- Nakapiripirit Map of Uganda showing the location of Nakapiripirit
- Coordinates: 01°51′08″N 34°43′17″E﻿ / ﻿1.85222°N 34.72139°E
- Country: Uganda
- Region: Northern Region of Uganda
- Sub-region: Karamoja sub-region
- District: Nakapiripirit District
- Elevation: 1,450 m (4,760 ft)

Population (2014 Census)
- • Total: 3,727
- Time zone: UTC+3 (EAT)

= Nakapiripirit =

Town in Uganda

Nakapiripirit is a town in the Nakapiripirit District of the Northern Region of Uganda. It is the seat of the district headquarters. As an administrative unit of the district, it is one of the eight sub-counties in the district.

==Location==
Nakapiripirit is located in Nakapiripirit District, approximately 130 km, by road, northeast of Mbale, the nearest large city. This is approximately 94 km, by road, south of Moroto, the largest urban center in the Karamoja sub-region.
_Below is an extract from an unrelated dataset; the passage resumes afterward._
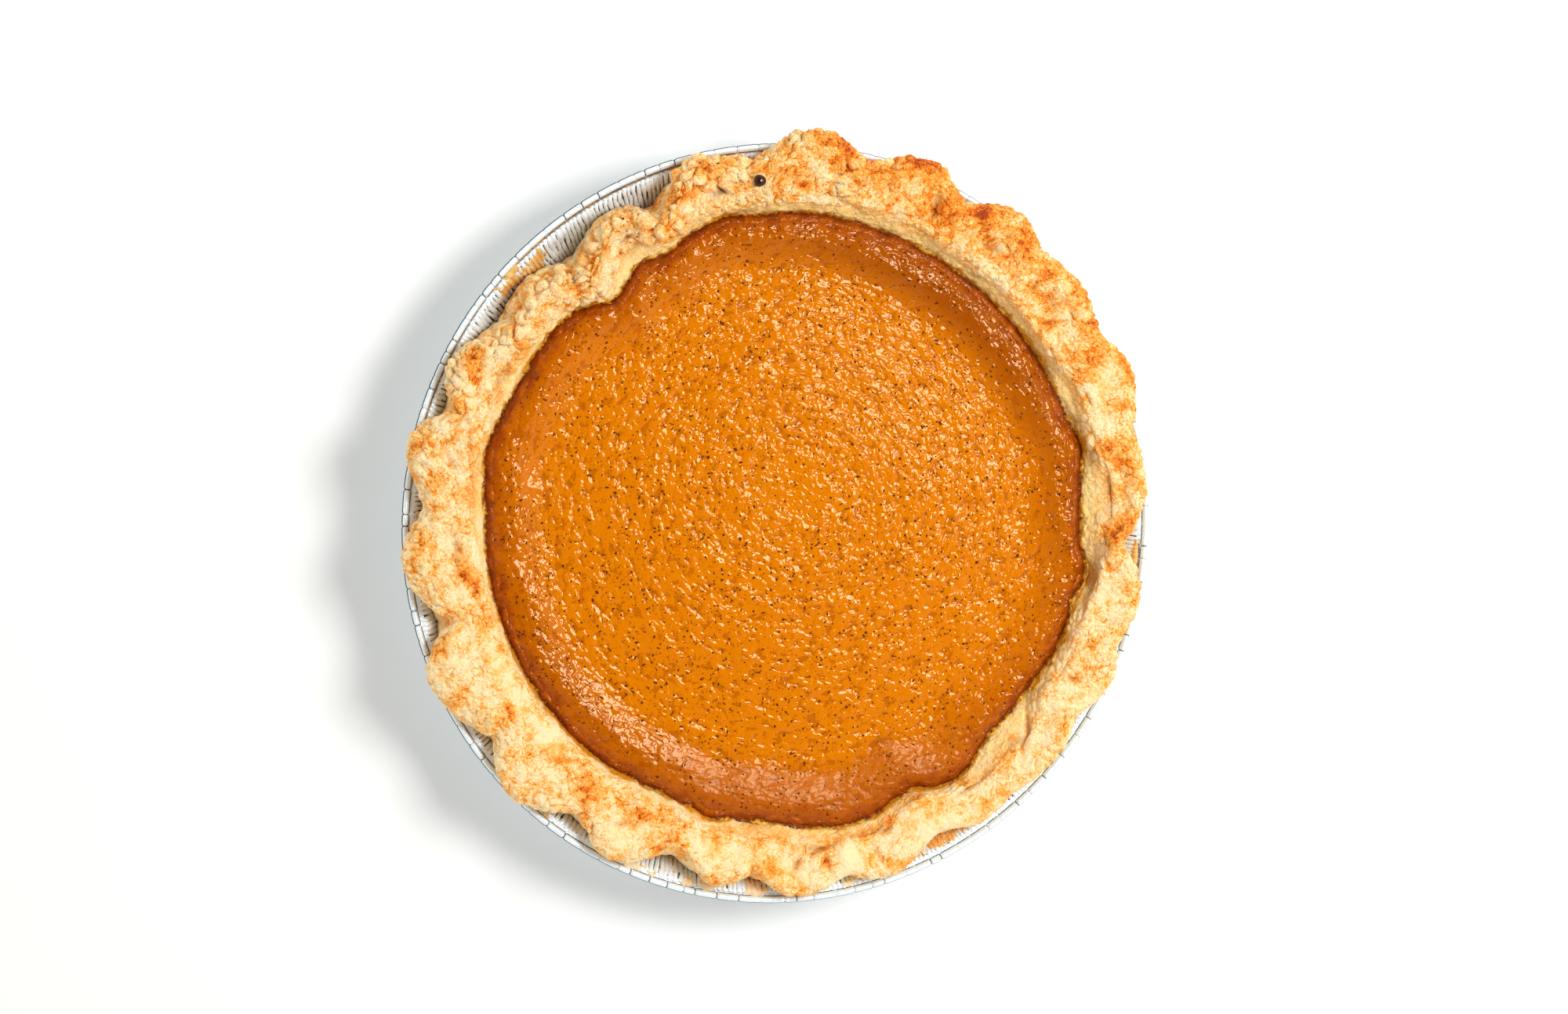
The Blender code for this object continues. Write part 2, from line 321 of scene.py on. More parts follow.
def build_mottle():
    """Node group: soft uneven patches, and a finer grain within them, both from 0 to 1."""
    group = bpy.data.node_groups.new("Mottle", "ShaderNodeTree")
    for name, default in (("Patch Size", 4.0), ("Grain Size", 0.8)):
        group.interface.new_socket(name, in_out="INPUT", socket_type="NodeSocketFloat").default_value = default
    for name in ("Patches", "Grain"):
        group.interface.new_socket(name, in_out="OUTPUT", socket_type="NodeSocketFloat")
    given = group.nodes.new("NodeGroupInput")
    given_out = group.nodes.new("NodeGroupOutput")
    place = add_node(group, "ShaderNodeTexCoord", "place").outputs["Object"]
    for size, result, detail in (("Patch Size", "Patches", 3.0), ("Grain Size", "Grain", 2.0)):
        scale = add_node(
            group, "ShaderNodeMath", "per metre", {0: 1.0 / MM, 1: given.outputs[size]}, operation="DIVIDE"
        ).outputs[0]
        inputs = {"Vector": place, "Scale": scale, "Detail": detail, "Roughness": 0.55}
        made = add_node(group, "ShaderNodeTexNoise", result, inputs).outputs["Fac"]
        spread = {"Value": made, "From Min": 0.25, "From Max": 0.75}
        made = add_node(group, "ShaderNodeMapRange", "full range", spread).outputs[0]
        group.links.new(made, given_out.inputs[result])
    return group


MOTTLE = build_mottle()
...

Nakapiripirit lies 353 km northeast of Kampala, the capital and largest city of Uganda. The coordinates of Nakapiripirit Town are 01°51'08.0"N 34°43'17.0"E (Latitude:1.852222; Longitude:34.721389). Nakapiripirit town sits at an average elevation of 1450 m above mean sea level. Nakapiripirit was classified as tropical savanna climate according to Köppen-Geiger climate classification.

==Population==
The 2002 national population census estimated the population of the town at 1,640. In 2010, the Uganda Bureau of Statistics (UBOS) estimated the mid-year population at 2,600. In 2011, UBOS estimated the population at 2,800. The 2014 population census enumerated the population of the town at 3,727 people.

==Points of interest==
The following additional points of interest lie in Nakapiripirit or near its borders:

- offices of Nakapiripirit Town Council
- Nakapiripirit central market
- Moroto–Nakapiripirit Road passes through the middle of town, where it links up with Muyembe–Nakapiripirit Road

Hill View Resort, located in town and overlooking Mount Kadam, offers accommodation, meals and entertainment. Mount Kadam itself is about 25 km, as the crow flies, southwest of Nakapiripirit Town, with an estimated driving distance of about 30 km.